══ Raw data

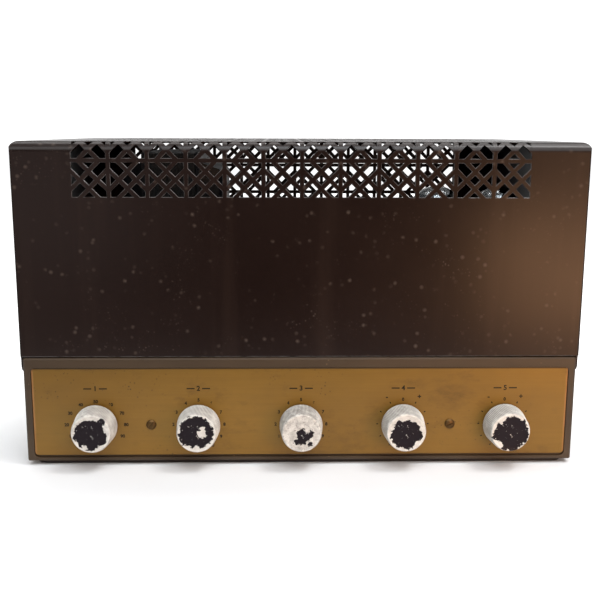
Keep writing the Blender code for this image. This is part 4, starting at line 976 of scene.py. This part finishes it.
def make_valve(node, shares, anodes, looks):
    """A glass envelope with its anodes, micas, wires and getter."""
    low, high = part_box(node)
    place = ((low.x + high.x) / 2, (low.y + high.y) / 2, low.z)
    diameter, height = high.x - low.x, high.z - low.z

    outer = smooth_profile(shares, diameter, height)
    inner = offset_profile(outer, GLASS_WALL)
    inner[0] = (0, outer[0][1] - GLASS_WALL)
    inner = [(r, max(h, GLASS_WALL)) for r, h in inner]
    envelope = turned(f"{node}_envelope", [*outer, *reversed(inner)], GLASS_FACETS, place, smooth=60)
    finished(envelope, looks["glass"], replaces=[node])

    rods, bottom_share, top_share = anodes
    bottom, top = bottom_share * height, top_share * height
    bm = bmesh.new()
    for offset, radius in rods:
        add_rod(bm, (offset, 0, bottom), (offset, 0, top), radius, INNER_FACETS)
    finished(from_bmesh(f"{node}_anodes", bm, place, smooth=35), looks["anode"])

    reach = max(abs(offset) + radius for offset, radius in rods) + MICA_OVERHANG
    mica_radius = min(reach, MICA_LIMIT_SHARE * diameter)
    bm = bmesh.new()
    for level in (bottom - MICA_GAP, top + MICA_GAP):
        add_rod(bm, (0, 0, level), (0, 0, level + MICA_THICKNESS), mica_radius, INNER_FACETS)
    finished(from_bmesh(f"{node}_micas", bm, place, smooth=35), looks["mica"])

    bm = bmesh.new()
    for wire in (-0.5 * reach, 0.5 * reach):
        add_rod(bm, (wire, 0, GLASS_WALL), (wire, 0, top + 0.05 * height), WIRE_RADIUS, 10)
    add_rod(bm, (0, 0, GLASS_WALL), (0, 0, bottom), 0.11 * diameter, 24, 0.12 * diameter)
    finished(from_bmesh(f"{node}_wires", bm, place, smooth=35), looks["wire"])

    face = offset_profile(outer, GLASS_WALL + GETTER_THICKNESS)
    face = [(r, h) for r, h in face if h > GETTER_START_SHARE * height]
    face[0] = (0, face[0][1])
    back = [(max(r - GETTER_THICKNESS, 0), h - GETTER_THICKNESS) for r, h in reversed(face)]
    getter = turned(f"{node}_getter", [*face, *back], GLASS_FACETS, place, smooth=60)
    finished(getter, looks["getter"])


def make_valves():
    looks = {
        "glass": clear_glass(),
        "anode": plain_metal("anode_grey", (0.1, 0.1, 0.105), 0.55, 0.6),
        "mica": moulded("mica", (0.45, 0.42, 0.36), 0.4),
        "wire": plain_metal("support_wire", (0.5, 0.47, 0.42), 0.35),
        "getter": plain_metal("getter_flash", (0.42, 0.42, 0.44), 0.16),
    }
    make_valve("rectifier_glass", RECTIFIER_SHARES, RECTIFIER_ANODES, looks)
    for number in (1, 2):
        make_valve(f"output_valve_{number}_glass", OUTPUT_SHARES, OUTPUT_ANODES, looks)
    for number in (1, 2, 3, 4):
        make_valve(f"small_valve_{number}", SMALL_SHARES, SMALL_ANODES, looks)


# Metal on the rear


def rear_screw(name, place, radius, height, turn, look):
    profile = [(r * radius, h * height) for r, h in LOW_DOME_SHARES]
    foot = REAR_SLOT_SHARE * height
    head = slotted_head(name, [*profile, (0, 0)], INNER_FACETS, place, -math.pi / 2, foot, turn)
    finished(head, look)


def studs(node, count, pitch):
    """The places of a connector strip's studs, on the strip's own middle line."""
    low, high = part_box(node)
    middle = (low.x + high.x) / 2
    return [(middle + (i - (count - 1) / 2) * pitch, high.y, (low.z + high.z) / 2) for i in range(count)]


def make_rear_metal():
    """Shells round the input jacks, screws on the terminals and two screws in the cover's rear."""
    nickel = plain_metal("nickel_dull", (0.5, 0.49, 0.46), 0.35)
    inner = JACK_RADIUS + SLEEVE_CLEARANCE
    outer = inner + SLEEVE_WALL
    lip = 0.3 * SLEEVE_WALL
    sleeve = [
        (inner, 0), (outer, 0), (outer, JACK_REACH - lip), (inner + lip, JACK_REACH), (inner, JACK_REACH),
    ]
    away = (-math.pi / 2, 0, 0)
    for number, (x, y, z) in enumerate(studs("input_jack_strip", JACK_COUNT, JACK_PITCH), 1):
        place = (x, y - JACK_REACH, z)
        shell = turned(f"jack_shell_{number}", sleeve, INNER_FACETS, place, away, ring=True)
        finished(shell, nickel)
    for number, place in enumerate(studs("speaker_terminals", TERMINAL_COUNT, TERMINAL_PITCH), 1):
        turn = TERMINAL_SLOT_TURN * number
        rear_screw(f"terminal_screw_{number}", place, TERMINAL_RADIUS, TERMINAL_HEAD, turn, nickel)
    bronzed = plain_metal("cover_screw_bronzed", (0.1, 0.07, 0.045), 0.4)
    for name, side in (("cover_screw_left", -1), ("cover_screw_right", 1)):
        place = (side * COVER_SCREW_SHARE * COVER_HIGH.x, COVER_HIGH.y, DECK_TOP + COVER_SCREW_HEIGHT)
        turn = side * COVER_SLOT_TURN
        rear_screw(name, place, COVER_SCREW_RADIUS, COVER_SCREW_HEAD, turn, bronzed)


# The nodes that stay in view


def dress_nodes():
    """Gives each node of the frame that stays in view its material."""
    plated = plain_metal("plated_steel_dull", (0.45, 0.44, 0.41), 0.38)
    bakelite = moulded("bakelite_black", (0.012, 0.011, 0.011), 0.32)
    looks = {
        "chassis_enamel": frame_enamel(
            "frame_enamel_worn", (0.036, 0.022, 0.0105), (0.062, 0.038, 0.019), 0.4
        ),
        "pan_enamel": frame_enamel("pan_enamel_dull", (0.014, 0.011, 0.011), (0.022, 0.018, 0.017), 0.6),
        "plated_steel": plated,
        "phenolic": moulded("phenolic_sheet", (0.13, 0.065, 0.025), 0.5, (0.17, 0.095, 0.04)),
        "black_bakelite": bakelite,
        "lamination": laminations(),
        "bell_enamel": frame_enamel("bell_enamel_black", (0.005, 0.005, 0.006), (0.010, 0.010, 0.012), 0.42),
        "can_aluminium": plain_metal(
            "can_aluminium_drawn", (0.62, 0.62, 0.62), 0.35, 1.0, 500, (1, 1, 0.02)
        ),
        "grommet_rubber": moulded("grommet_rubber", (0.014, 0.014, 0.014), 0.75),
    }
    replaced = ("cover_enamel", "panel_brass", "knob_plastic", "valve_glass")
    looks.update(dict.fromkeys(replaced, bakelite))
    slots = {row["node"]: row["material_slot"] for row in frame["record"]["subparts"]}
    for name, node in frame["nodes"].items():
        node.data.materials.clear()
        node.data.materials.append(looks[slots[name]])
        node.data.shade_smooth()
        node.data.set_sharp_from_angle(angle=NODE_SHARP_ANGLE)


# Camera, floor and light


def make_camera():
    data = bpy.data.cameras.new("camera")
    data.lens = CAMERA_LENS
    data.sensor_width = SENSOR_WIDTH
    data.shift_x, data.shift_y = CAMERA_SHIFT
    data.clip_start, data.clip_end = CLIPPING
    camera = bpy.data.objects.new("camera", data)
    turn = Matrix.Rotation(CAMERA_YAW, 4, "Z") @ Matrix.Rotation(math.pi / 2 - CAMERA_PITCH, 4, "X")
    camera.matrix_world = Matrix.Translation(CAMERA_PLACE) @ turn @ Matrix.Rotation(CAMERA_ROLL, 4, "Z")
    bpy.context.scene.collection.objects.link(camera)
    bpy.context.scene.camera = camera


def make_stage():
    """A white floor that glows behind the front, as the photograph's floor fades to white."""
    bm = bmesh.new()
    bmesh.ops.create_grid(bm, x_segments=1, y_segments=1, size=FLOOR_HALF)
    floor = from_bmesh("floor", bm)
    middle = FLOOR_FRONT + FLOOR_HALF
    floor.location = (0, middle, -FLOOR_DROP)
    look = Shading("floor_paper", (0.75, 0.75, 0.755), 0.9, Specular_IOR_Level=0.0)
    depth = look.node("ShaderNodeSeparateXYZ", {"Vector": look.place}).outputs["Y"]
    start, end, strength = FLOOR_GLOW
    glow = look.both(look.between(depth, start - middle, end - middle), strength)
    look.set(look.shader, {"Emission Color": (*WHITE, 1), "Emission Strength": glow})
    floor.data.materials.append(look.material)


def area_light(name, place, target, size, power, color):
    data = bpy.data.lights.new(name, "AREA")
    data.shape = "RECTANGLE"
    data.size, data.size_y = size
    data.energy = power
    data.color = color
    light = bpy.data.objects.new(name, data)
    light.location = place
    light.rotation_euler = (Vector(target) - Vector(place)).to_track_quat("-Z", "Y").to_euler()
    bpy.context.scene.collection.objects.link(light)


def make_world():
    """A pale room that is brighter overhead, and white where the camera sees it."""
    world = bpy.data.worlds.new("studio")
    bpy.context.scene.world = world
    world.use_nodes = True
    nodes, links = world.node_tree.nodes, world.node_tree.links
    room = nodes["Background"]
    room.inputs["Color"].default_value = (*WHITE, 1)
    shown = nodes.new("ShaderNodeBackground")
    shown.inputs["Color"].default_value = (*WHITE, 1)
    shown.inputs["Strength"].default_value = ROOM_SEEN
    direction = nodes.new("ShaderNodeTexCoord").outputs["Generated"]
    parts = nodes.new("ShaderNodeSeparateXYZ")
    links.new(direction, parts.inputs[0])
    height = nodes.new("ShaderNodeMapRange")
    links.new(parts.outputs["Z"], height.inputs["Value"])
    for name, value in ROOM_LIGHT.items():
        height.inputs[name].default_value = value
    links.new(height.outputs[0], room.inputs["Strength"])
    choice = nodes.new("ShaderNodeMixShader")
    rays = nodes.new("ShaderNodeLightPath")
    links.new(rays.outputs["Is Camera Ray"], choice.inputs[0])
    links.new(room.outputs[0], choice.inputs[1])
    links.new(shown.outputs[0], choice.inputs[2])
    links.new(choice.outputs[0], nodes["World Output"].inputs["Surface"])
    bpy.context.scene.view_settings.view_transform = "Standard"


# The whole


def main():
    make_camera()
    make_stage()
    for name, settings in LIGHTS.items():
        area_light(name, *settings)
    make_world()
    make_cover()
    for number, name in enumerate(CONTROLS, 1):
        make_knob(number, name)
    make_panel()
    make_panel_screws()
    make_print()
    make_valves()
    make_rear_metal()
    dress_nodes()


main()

════

■ Goal
From the first line of the data above to the line holding "diameter, height = high.x", reproduce each line exactly; emit no other lines.

■ Answer to the problem
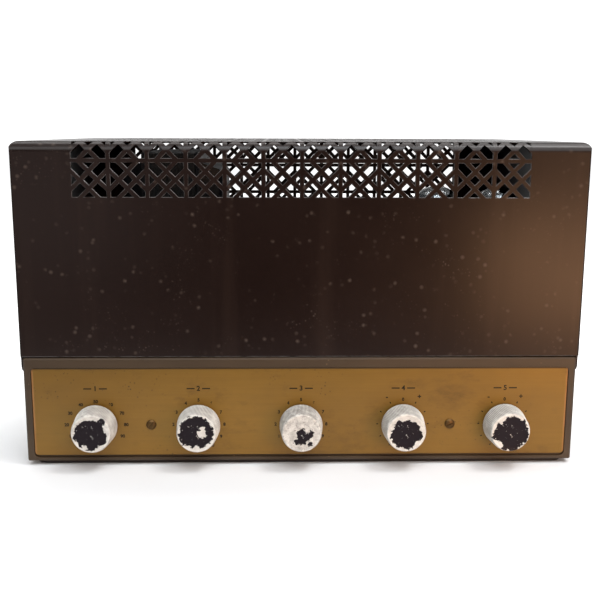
Keep writing the Blender code for this image. This is part 4, starting at line 976 of scene.py. This part finishes it.
def make_valve(node, shares, anodes, looks):
    """A glass envelope with its anodes, micas, wires and getter."""
    low, high = part_box(node)
    place = ((low.x + high.x) / 2, (low.y + high.y) / 2, low.z)
    diameter, height = high.x - low.x, high.z - low.z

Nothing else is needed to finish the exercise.